§ **Prompt**
Everything from the line that holds "Break this object" through the end of the data below should be output exactly, both ends included.
───── Listing ─────
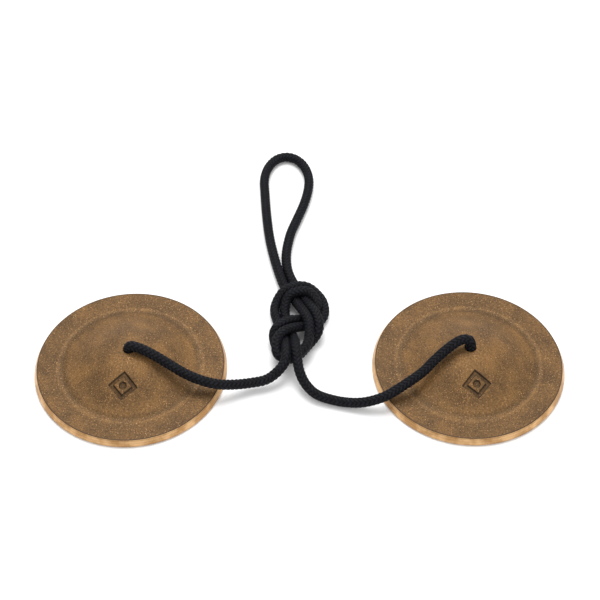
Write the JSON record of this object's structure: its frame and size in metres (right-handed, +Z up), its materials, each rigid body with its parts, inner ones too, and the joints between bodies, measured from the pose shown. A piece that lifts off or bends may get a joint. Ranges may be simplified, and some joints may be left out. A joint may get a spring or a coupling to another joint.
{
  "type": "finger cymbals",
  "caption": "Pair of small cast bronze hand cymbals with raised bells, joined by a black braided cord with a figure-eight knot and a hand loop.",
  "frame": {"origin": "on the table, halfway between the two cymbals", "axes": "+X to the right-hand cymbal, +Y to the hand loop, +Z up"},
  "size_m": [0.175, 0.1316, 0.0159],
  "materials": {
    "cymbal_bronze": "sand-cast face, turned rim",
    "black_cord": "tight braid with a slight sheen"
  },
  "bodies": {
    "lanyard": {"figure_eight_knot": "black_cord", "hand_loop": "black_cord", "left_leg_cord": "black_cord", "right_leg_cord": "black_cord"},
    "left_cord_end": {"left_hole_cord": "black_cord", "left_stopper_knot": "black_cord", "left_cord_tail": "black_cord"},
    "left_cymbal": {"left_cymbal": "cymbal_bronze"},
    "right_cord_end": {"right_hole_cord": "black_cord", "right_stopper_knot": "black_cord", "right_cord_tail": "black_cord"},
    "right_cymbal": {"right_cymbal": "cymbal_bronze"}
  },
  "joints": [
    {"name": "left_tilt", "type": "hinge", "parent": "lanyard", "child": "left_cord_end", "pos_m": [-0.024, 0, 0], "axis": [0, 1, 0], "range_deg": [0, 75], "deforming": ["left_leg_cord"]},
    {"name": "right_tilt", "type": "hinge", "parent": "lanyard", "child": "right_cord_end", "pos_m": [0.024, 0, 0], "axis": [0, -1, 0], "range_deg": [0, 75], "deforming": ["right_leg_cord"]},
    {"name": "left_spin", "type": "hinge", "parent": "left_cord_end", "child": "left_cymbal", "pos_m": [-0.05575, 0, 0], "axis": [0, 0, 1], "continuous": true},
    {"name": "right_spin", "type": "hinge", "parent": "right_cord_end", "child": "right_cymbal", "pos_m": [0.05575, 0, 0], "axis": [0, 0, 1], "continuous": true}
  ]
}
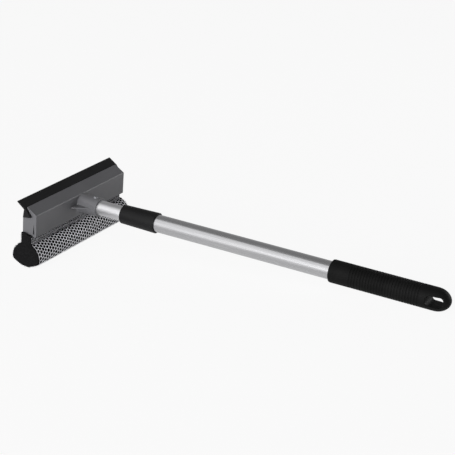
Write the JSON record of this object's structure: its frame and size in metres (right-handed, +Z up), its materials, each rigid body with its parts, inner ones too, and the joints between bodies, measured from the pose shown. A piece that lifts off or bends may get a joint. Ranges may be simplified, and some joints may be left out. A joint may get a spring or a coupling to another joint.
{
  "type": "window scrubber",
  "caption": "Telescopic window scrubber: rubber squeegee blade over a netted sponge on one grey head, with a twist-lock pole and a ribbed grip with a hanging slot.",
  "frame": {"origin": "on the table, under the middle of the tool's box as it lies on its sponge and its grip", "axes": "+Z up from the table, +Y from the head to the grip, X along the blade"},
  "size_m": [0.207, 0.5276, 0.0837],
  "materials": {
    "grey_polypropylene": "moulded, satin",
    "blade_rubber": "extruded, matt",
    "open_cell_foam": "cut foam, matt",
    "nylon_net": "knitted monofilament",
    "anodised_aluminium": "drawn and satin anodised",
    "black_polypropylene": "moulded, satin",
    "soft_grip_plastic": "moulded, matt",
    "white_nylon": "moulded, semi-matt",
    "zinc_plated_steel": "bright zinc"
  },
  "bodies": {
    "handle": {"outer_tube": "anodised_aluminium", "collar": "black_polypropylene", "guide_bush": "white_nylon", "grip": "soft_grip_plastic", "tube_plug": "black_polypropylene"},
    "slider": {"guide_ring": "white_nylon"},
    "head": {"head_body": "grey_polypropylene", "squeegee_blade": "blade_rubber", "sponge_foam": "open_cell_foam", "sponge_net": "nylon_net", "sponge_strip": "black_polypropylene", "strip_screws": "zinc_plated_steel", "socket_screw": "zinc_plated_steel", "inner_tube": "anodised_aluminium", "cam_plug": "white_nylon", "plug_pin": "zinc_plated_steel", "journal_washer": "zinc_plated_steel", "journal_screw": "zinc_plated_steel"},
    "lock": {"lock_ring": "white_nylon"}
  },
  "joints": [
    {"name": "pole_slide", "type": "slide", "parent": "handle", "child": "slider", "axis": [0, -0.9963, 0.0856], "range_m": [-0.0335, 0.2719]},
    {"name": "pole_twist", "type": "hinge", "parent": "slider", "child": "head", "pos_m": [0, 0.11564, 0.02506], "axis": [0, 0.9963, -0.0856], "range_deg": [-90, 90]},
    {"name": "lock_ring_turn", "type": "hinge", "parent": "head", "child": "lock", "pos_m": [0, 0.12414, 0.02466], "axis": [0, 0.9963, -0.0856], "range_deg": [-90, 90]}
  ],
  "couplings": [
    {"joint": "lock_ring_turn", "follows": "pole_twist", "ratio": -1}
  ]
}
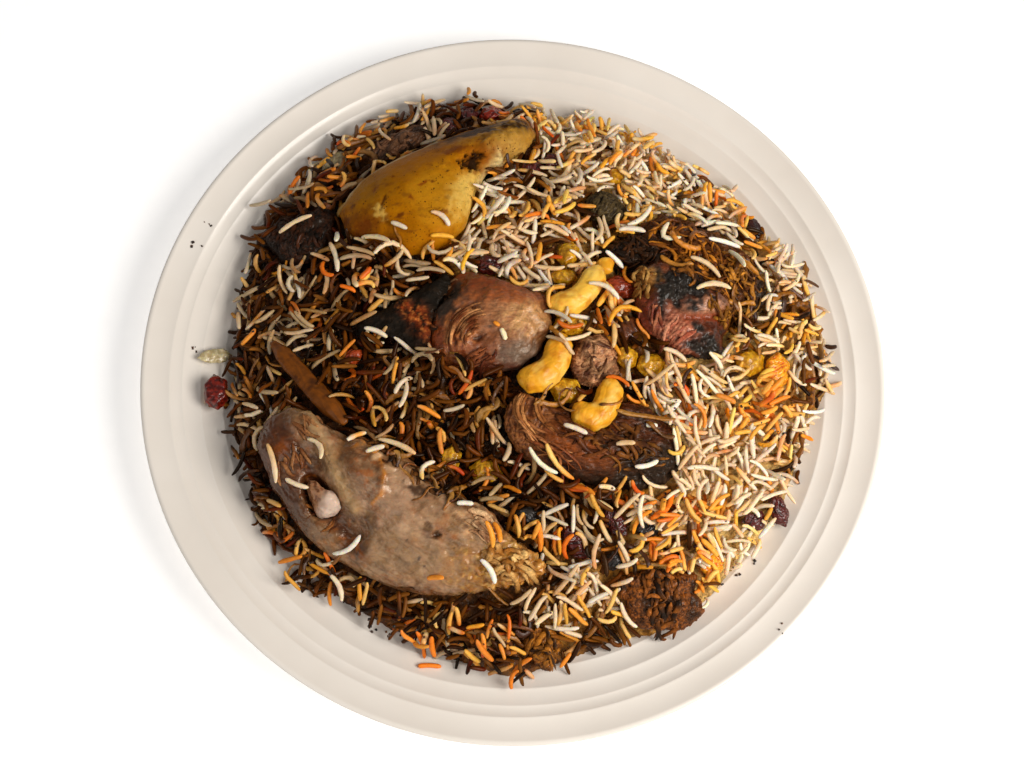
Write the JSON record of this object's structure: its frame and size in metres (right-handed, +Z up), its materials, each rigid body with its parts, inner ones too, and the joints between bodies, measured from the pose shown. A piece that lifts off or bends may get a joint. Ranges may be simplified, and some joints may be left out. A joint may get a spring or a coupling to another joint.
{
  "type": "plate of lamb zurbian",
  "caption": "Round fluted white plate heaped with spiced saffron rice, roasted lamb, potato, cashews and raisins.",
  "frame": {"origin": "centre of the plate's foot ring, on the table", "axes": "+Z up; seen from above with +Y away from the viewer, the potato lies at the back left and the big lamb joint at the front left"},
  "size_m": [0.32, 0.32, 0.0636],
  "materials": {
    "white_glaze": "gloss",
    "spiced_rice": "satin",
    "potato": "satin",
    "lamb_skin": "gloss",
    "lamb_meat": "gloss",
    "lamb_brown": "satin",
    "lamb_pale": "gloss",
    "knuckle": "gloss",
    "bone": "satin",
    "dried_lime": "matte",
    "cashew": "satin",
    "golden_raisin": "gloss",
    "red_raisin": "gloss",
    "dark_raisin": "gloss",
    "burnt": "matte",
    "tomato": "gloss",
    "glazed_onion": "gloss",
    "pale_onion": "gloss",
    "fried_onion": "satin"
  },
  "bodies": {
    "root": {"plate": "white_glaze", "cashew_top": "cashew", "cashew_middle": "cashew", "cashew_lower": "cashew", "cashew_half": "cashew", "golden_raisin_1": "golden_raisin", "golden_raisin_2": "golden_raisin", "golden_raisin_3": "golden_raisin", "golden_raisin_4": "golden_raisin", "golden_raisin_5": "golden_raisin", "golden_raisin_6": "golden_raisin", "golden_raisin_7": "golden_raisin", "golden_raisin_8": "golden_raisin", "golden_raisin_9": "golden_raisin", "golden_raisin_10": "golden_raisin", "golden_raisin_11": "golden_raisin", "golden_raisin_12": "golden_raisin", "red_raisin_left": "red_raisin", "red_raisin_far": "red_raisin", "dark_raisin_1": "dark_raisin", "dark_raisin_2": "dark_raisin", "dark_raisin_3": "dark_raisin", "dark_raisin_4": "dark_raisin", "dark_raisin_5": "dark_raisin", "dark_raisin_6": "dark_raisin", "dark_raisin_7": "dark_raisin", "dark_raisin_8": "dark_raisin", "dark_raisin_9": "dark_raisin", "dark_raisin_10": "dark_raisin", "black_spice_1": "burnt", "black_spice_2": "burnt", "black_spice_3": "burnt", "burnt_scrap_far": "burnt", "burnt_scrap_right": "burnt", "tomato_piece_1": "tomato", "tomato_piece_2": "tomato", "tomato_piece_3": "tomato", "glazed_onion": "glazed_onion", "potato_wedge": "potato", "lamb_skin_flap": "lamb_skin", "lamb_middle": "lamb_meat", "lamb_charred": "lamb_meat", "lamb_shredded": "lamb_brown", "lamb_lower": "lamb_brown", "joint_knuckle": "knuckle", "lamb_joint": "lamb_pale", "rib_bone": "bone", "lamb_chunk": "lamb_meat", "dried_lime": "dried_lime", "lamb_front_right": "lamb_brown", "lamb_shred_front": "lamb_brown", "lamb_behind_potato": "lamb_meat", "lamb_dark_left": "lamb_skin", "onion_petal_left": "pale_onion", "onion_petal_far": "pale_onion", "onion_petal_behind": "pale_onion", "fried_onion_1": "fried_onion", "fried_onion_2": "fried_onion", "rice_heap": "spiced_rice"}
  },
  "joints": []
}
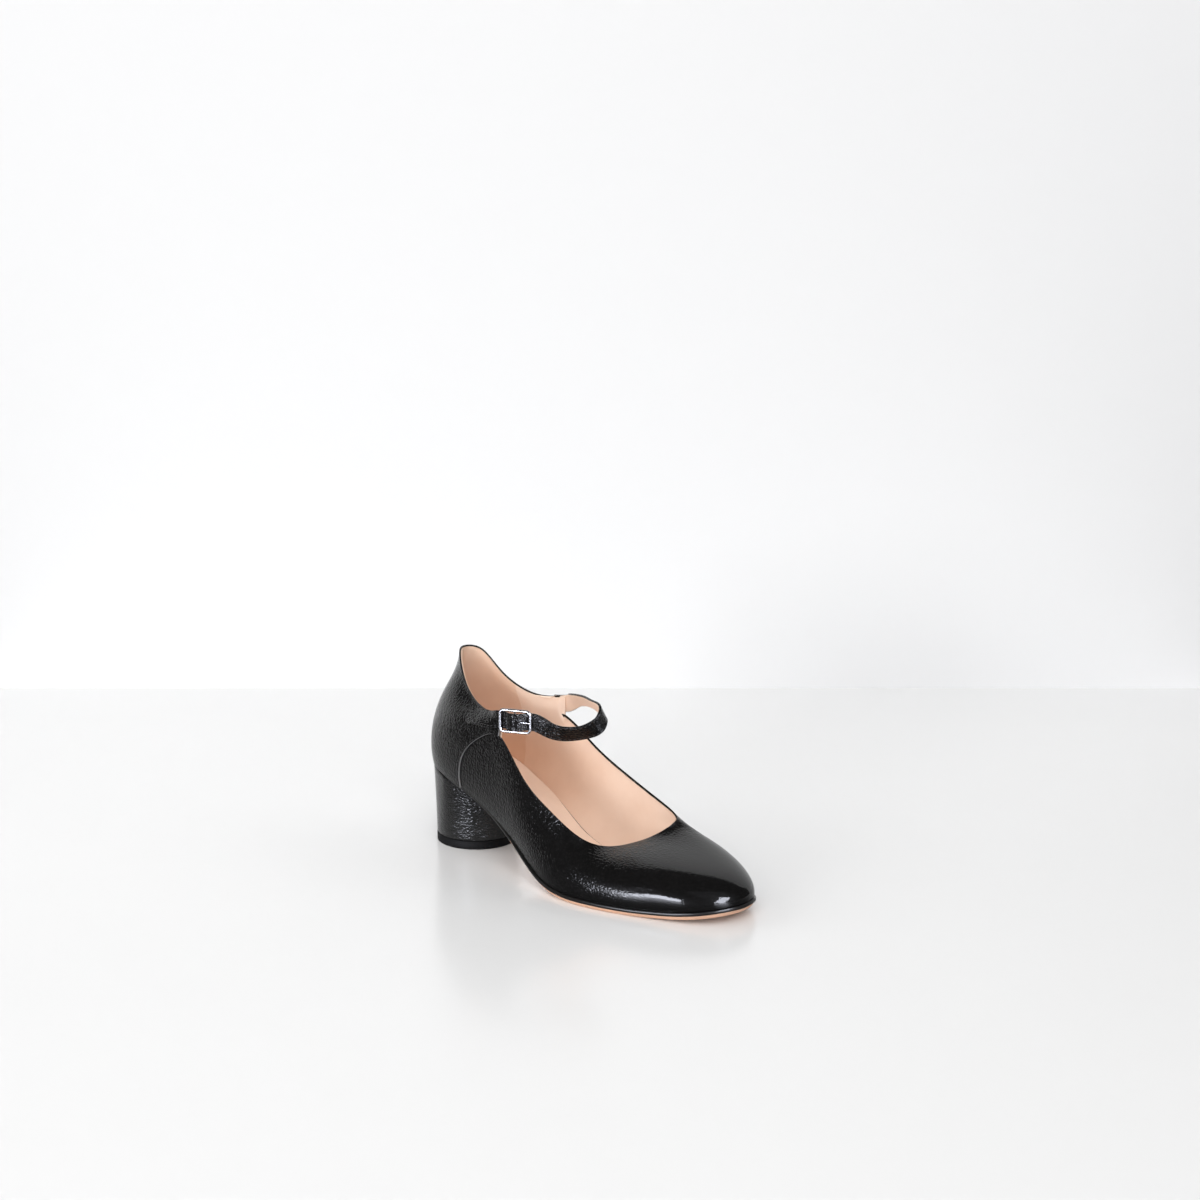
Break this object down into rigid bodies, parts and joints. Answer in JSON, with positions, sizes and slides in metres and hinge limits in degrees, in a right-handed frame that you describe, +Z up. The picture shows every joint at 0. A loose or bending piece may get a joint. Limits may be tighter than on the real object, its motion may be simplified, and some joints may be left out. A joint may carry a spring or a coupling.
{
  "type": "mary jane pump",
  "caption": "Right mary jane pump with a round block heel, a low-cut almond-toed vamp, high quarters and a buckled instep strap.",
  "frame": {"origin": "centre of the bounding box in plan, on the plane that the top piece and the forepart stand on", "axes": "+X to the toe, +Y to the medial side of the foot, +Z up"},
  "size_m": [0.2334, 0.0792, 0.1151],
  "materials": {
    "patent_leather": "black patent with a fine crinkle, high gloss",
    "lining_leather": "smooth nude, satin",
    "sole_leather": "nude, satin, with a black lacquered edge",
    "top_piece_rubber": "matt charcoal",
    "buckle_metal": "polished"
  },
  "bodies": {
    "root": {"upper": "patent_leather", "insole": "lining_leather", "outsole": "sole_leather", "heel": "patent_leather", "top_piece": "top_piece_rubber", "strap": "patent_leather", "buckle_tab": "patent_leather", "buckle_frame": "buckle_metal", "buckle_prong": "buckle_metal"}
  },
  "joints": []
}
─────
§ **Task solution**
Break this object down into rigid bodies, parts and joints. Answer in JSON, with positions, sizes and slides in metres and hinge limits in degrees, in a right-handed frame that you describe, +Z up. The picture shows every joint at 0. A loose or bending piece may get a joint. Limits may be tighter than on the real object, its motion may be simplified, and some joints may be left out. A joint may carry a spring or a coupling.
{
  "type": "mary jane pump",
  "caption": "Right mary jane pump with a round block heel, a low-cut almond-toed vamp, high quarters and a buckled instep strap.",
  "frame": {"origin": "centre of the bounding box in plan, on the plane that the top piece and the forepart stand on", "axes": "+X to the toe, +Y to the medial side of the foot, +Z up"},
  "size_m": [0.2334, 0.0792, 0.1151],
  "materials": {
    "patent_leather": "black patent with a fine crinkle, high gloss",
    "lining_leather": "smooth nude, satin",
    "sole_leather": "nude, satin, with a black lacquered edge",
    "top_piece_rubber": "matt charcoal",
    "buckle_metal": "polished"
  },
  "bodies": {
    "root": {"upper": "patent_leather", "insole": "lining_leather", "outsole": "sole_leather", "heel": "patent_leather", "top_piece": "top_piece_rubber", "strap": "patent_leather", "buckle_tab": "patent_leather", "buckle_frame": "buckle_metal", "buckle_prong": "buckle_metal"}
  },
  "joints": []
}